- Records for processing -
◇ ◇ ◇ ◇ ◇
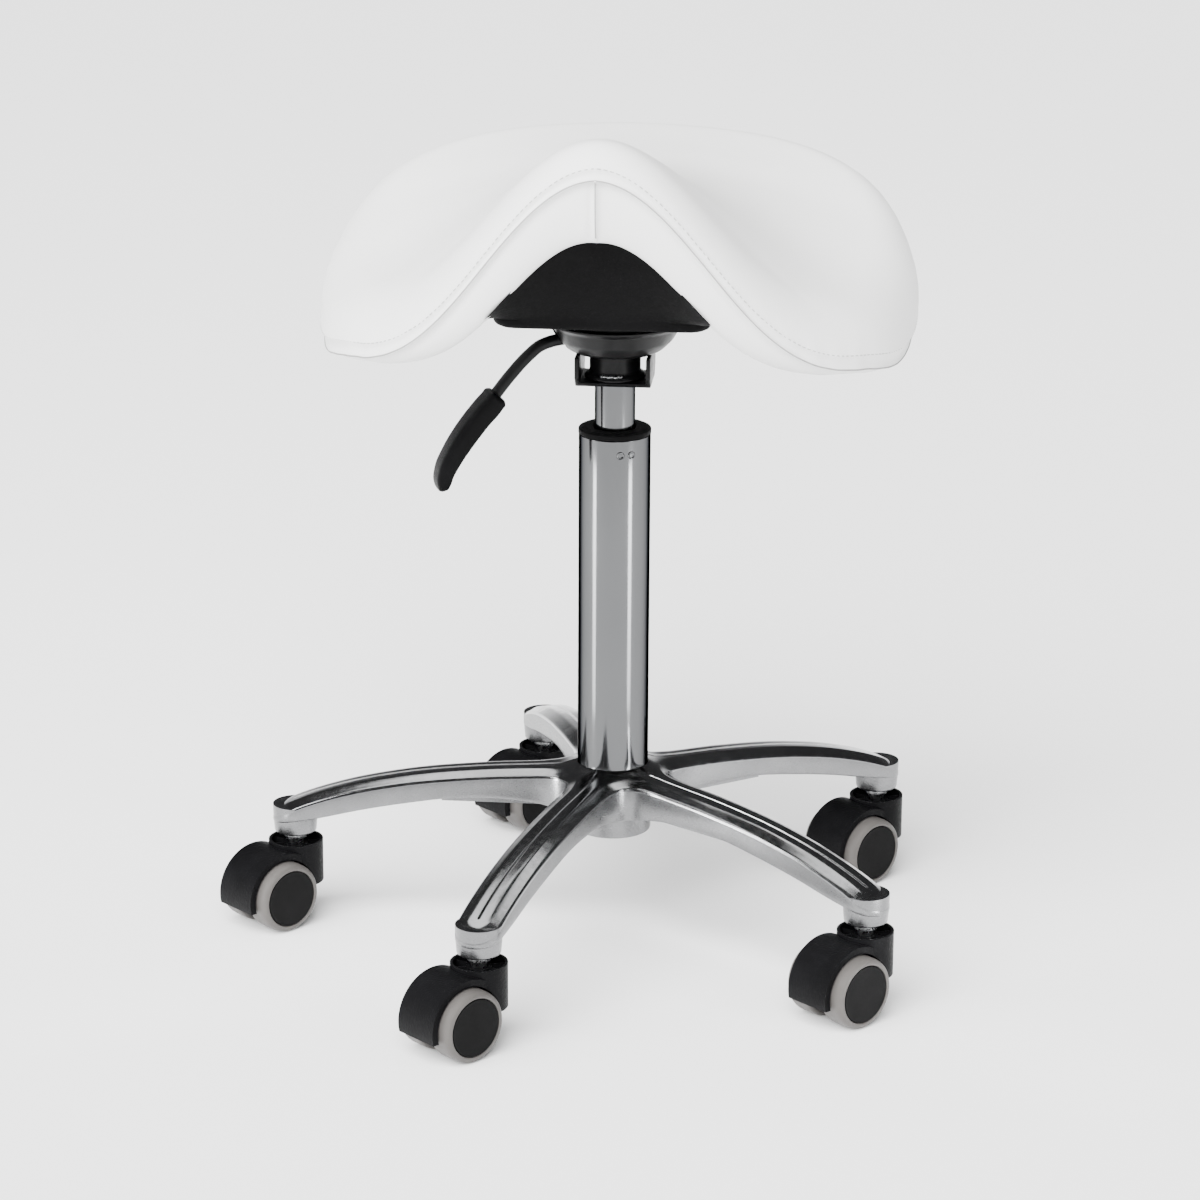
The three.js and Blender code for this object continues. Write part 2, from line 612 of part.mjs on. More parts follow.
◇ ◇ ◇ ◇ ◇
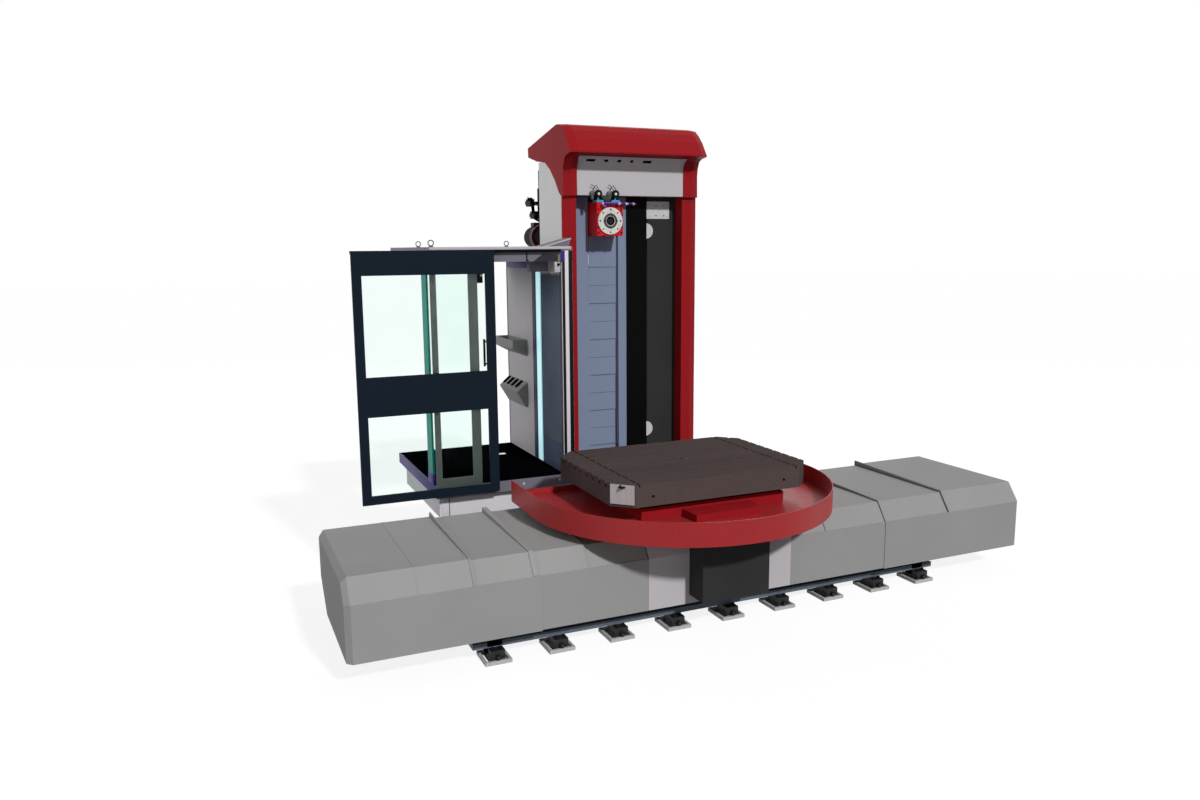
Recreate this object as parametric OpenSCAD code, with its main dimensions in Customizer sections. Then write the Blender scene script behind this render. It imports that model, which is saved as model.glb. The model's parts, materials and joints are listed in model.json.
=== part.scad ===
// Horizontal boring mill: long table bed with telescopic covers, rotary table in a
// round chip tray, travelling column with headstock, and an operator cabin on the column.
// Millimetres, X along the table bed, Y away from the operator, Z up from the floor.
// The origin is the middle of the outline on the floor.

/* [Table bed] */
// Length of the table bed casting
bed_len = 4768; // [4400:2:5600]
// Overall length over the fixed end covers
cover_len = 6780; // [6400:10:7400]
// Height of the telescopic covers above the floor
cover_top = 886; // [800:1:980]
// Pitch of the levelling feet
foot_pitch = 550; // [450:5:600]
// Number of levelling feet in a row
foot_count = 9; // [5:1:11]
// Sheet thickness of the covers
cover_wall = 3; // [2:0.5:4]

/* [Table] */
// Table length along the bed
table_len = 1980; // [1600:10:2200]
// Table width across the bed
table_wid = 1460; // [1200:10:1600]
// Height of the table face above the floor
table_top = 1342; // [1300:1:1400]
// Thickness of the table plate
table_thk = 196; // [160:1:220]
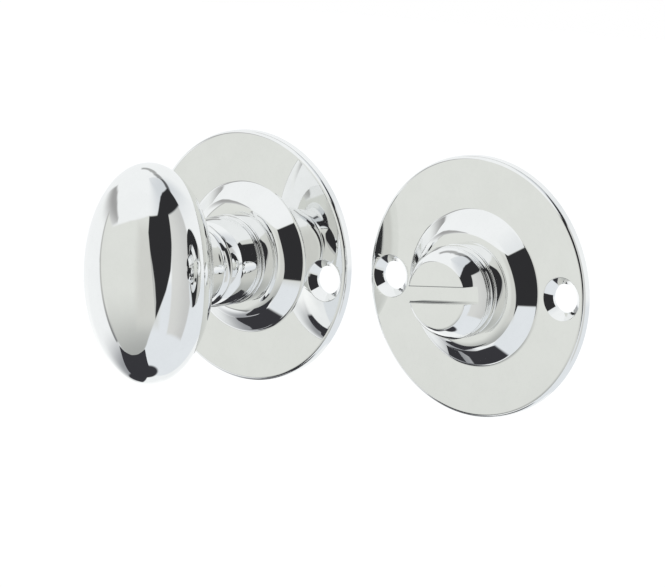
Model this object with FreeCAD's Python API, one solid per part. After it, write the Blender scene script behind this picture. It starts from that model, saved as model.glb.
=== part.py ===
◇ ◇ ◇ ◇ ◇
- Problem details -
All lines that include "script" are to be gathered and copied.

- Solution to the problem -
Recreate this object as parametric OpenSCAD code, with its main dimensions in Customizer sections. Then write the Blender scene script behind this render. It imports that model, which is saved as model.glb. The model's parts, materials and joints are listed in model.json.
Model this object with FreeCAD's Python API, one solid per part. After it, write the Blender scene script behind this picture. It starts from that model, saved as model.glb.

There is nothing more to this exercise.